From mugs to mocking masks, perhaps the casual eye with which the British view their monarchy is indicative of its decline in significance as years tick by.

A few royal supporters felt let down by the low-key civil ceremony.

"I think it's terrible that they're not making much of a thing of this," said retiree Maggie Hughes. As an unseasonably cold north wind whipped over the castle battlements under an ominous gray sky, Hughes sensed the malevolent hand of faceless royal advisers.

"I'm sure it was done deliberately," she said, bothered by the dreary weather. "The people in dark suits said 'What about April?' knowing the weather would be like this."

In fact, on Friday's The Early Show,

paraphrased Camilla as having said, "I'll marry you, but I want to have fun people at my wedding. I don't want a lot of 'have-to-haves.' I want the people who have been really good to us…and that we really like."

And that's the route they've taken, Seward adds: "Looking at the guest list, there's a lot of extremely rich people going who have helped Prince Charles. There's a large American contingent. Joan Rivers is going,"

Some 800 guests — including Rivers and Prunella Scales (TV's Sybil Fawlty) — will attend a blessing service at Windsor Castle, where they will be invited to join the couple in confessing "manifold sins and wickedness," in the words of the Book of Common Prayer.

There is no reference to adultery or other specific misdeed, and such confessions are standard in Anglican wedding blessings. Nonetheless, the tabloid press went into a frenzy, with the Daily Mirror printing the headline "We have sinned" over a picture of the couple wearing devil's horns.

Some people have expressed reservations about Charles — a future supreme governor of the Church of England — going against the traditional resistance to remarriage of divorcees. But Archbishop of Canterbury Rowan Williams said he was satisfied with the arrangements, and agreed to preside at the service in St. George's Chapel.

Following a bit more than five hours of ceremony and a reception, the newlyweds intend to head for the hospitable quiet of Birkhall, Charles' retreat near Balmoral Castle in Scotland.

Charles' fiancee will enter the 17th-century town hall as Camilla Parker Bowles. She will leave half an hour later, technically the Princess of Wales — a title she wishes to avoid in deference to memories of Diana. She will be known instead as Duchess of Cornwall.

When Charles takes the throne she legally will be queen, but wishes to be known as Princess Consort — a bow to opinion polls which show some 70 percent of the population opposed to Queen Camilla.

It's only a few yards (meters) from the royal residence at Windsor Castle to Guildhall.
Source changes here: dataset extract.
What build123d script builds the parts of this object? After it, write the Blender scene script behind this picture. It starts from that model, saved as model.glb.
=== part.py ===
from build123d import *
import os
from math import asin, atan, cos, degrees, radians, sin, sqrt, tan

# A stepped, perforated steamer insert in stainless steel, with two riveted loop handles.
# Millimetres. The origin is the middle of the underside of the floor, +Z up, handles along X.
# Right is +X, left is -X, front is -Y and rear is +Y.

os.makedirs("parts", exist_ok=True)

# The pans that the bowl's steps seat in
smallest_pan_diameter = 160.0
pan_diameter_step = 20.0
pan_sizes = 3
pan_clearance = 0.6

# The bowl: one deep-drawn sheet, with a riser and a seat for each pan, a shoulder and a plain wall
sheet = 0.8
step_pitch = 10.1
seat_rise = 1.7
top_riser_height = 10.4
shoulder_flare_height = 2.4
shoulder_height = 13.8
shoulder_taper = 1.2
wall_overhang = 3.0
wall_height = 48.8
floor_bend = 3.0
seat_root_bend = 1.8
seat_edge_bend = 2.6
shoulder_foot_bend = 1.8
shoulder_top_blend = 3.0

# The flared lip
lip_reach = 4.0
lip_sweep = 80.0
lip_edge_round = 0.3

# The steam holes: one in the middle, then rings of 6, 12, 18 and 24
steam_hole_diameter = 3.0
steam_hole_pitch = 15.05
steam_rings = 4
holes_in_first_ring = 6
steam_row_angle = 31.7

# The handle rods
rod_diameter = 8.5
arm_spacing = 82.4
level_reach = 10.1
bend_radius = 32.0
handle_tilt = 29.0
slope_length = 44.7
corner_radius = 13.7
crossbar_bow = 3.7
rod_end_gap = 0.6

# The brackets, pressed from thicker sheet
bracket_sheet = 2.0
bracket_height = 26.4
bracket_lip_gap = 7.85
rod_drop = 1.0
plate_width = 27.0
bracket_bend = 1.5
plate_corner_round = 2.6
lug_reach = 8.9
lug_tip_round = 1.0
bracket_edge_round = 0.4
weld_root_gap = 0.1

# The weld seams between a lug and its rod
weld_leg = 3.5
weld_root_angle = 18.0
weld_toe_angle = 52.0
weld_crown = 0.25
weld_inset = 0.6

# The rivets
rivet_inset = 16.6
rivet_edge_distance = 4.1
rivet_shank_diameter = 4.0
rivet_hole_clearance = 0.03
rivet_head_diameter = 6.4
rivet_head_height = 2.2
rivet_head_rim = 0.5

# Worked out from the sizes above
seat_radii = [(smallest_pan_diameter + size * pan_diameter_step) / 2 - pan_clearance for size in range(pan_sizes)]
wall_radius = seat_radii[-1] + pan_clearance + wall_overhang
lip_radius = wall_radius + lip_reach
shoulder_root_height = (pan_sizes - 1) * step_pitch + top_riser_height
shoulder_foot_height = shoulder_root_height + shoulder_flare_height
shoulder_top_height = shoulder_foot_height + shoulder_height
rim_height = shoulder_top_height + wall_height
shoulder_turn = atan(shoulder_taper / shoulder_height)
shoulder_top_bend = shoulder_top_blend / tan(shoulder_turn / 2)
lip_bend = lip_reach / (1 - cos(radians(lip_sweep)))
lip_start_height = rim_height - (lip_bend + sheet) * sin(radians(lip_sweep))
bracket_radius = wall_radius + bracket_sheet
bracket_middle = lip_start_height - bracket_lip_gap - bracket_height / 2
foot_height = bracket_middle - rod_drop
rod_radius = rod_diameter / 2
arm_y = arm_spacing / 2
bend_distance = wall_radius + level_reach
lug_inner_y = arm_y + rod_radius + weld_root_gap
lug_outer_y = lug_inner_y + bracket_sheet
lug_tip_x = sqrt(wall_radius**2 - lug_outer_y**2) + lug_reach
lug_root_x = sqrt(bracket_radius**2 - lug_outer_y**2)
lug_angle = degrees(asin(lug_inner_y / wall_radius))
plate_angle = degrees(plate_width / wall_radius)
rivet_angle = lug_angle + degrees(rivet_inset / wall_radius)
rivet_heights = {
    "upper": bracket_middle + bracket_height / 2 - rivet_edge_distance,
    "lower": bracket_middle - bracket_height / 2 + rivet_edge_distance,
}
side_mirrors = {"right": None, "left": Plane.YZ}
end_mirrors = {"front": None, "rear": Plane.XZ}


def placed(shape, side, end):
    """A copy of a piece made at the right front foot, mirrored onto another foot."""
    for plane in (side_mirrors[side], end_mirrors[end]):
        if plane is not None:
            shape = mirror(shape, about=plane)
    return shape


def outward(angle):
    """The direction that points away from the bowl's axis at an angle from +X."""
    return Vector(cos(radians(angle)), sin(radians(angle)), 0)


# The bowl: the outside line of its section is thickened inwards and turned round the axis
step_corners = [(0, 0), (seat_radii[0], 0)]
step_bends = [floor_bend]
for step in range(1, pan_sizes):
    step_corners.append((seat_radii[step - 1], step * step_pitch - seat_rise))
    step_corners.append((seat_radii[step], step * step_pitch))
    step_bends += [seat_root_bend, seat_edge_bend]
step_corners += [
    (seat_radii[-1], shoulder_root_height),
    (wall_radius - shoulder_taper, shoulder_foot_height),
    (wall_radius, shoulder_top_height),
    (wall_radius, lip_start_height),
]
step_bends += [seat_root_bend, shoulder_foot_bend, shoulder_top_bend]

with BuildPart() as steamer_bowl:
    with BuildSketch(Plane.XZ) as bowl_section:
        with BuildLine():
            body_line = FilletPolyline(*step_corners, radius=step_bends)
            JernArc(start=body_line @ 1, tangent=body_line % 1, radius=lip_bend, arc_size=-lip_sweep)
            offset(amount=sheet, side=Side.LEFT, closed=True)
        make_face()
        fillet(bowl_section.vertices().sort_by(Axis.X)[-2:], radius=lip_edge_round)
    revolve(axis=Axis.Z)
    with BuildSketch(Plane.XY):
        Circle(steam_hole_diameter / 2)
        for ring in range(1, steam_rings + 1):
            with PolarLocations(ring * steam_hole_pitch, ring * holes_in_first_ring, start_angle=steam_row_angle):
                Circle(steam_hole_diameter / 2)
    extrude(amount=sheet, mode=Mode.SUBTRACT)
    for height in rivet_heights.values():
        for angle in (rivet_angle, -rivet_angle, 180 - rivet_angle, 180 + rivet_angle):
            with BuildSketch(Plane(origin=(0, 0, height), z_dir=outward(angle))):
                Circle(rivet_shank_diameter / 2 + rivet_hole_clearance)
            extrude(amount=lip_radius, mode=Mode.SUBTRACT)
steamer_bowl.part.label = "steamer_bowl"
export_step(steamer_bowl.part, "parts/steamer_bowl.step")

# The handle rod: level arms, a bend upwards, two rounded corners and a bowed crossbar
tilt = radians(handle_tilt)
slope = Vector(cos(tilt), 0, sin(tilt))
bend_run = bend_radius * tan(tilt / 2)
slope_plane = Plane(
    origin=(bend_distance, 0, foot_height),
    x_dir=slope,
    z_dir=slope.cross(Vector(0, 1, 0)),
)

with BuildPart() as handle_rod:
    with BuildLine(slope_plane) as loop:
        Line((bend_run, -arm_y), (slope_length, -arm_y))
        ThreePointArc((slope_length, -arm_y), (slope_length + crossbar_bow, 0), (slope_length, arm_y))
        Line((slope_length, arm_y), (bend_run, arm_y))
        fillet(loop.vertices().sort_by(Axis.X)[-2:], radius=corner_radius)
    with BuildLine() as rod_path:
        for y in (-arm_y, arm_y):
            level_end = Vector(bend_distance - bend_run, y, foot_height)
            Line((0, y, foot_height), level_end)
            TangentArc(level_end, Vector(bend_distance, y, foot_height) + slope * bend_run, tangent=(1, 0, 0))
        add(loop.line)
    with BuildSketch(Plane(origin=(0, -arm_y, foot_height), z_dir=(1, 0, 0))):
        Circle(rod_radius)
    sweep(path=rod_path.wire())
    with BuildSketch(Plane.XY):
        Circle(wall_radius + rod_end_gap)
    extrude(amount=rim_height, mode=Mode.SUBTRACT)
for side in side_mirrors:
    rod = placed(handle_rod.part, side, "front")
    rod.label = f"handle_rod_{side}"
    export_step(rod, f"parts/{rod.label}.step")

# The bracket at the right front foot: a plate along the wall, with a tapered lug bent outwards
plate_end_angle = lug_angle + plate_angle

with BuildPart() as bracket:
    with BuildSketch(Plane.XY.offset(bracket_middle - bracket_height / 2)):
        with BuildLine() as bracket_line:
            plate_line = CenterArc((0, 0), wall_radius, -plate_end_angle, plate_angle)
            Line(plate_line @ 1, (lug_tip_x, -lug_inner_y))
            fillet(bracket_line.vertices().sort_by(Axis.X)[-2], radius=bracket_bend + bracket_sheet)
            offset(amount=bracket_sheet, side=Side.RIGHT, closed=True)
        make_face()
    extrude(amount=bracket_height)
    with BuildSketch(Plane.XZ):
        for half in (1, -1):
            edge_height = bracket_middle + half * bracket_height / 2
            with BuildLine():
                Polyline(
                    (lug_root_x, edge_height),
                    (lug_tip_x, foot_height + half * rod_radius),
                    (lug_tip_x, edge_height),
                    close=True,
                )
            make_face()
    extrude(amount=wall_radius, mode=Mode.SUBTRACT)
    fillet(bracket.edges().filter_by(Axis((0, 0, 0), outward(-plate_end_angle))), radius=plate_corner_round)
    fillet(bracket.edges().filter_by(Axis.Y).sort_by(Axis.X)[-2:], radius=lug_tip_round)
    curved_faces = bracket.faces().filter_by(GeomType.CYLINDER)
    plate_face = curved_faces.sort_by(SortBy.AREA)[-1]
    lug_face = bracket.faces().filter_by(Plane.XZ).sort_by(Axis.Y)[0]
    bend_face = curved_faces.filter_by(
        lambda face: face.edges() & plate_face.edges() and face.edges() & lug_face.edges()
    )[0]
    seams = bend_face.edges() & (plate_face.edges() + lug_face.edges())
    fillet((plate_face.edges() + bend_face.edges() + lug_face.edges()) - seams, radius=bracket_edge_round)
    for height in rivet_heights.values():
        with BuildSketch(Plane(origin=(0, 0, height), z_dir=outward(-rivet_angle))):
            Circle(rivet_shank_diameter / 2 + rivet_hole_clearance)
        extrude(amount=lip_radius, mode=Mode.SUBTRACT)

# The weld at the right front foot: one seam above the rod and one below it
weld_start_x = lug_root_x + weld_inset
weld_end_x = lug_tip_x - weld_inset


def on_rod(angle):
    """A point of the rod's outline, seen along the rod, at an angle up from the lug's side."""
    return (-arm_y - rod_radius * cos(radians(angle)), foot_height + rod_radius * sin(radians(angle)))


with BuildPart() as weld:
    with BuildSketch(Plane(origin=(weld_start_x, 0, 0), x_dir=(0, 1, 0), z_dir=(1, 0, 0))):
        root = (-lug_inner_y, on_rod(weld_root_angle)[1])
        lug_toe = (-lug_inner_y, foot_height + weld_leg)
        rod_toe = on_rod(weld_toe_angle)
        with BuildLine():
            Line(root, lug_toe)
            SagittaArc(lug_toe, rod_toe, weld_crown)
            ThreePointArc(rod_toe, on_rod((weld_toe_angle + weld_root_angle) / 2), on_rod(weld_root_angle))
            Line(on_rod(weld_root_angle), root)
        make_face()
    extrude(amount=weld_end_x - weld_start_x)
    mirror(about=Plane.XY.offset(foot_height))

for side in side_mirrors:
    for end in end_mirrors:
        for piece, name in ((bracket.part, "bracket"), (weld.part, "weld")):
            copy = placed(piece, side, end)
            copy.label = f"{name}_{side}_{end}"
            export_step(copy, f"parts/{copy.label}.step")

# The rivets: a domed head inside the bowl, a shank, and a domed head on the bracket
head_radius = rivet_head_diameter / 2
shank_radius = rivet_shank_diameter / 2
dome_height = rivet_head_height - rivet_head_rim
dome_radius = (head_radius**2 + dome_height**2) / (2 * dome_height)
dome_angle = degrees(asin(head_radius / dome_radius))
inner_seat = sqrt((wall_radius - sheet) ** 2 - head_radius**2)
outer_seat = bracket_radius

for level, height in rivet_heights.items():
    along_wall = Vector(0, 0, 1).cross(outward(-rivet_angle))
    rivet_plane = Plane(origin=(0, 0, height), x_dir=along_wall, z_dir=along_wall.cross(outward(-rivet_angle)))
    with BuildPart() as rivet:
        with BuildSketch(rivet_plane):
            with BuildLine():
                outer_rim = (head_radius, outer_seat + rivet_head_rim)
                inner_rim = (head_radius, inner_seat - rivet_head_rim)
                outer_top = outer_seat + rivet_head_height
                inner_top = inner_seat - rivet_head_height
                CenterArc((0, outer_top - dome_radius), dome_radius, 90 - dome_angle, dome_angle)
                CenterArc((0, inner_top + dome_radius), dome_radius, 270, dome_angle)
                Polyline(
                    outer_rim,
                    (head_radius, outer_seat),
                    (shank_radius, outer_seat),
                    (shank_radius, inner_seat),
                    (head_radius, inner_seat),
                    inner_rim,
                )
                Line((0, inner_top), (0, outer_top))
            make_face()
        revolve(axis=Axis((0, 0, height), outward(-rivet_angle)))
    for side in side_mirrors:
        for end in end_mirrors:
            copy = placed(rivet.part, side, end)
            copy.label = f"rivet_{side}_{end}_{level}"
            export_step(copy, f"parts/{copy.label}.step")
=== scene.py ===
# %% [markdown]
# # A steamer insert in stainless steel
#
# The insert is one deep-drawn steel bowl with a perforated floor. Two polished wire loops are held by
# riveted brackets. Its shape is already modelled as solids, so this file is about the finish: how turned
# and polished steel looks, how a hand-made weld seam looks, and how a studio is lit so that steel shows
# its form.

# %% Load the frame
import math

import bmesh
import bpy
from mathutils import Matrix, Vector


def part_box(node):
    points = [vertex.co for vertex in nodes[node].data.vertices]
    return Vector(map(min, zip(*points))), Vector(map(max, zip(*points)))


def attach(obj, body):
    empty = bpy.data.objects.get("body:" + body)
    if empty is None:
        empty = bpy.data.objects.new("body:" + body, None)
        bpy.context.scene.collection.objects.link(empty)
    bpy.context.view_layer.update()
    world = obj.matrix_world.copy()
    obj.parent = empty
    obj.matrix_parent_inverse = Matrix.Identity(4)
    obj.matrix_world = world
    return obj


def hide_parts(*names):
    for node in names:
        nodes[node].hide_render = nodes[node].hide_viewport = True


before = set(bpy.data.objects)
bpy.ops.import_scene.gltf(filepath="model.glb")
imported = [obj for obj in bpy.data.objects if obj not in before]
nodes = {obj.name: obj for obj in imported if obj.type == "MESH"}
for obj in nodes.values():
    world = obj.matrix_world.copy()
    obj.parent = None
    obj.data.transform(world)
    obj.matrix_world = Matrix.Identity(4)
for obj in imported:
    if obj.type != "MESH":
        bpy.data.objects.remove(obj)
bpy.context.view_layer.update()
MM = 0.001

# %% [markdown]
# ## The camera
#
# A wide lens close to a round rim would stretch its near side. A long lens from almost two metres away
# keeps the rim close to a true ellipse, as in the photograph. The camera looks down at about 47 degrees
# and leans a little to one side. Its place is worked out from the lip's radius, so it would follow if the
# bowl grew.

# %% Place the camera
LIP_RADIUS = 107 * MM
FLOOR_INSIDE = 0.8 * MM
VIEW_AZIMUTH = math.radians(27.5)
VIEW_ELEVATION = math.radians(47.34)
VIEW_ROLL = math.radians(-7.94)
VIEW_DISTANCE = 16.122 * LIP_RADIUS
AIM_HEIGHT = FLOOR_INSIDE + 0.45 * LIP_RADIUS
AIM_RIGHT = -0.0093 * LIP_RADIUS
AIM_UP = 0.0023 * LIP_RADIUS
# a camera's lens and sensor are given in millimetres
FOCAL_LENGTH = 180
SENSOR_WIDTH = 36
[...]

But the couple's journey there has been long and rocky.

Charles met Camilla Shand more than 30 years ago, discovering a shared sense of humor and love of rural life. But the prince sailed off on an eight-month voyage with the Royal Navy without cementing their relationship; in his absence she married Andrew Parker Bowles.

In 1981, the prince married 20-year-old Diana Spencer in full regal pomp at St. Paul's Cathedral. The beautiful young princess won the nation's heart, but didn't hold her husband's. Within a few years, Charles had resumed his relationship with Parker Bowles. "There were three of us in that marriage," Diana said later — although she acknowledged affairs of her own.

Many Britons took Diana's view, vilifying Parker Bowles as a royal home-wrecker.

Charles' and Camilla's marriages both collapsed — she was divorced in 1995, he in 1996. Andrew Parker Bowles remarried in 1996, and is on the guest list for Saturday's religious ceremony.

After Diana's death in 1997, Charles and Camilla cautiously began making their relationship public. Their first public appearance together came in 1999; the first public kiss in 2001. In February, the prince and Parker Bowles announced that they would wed.

That was not the end of their troubles.

They had intended to marry at Windsor Castle, but it wasn't licensed as a wedding venue. The ceremony was switched to the more prosaic Guildhall, and then the queen announced she wouldn't be there.

Newspapers sensed a snub, although Buckingham Palace said the monarch wanted to respect the couple's desire for a low-key wedding.

No heir to the throne had previously had a civil wedding, and there was some argument about whether that was legal. The government's chief legal adviser ruled that it was, and England's chief registrar subsequently overruled 11 objections to the wedding from members of the public.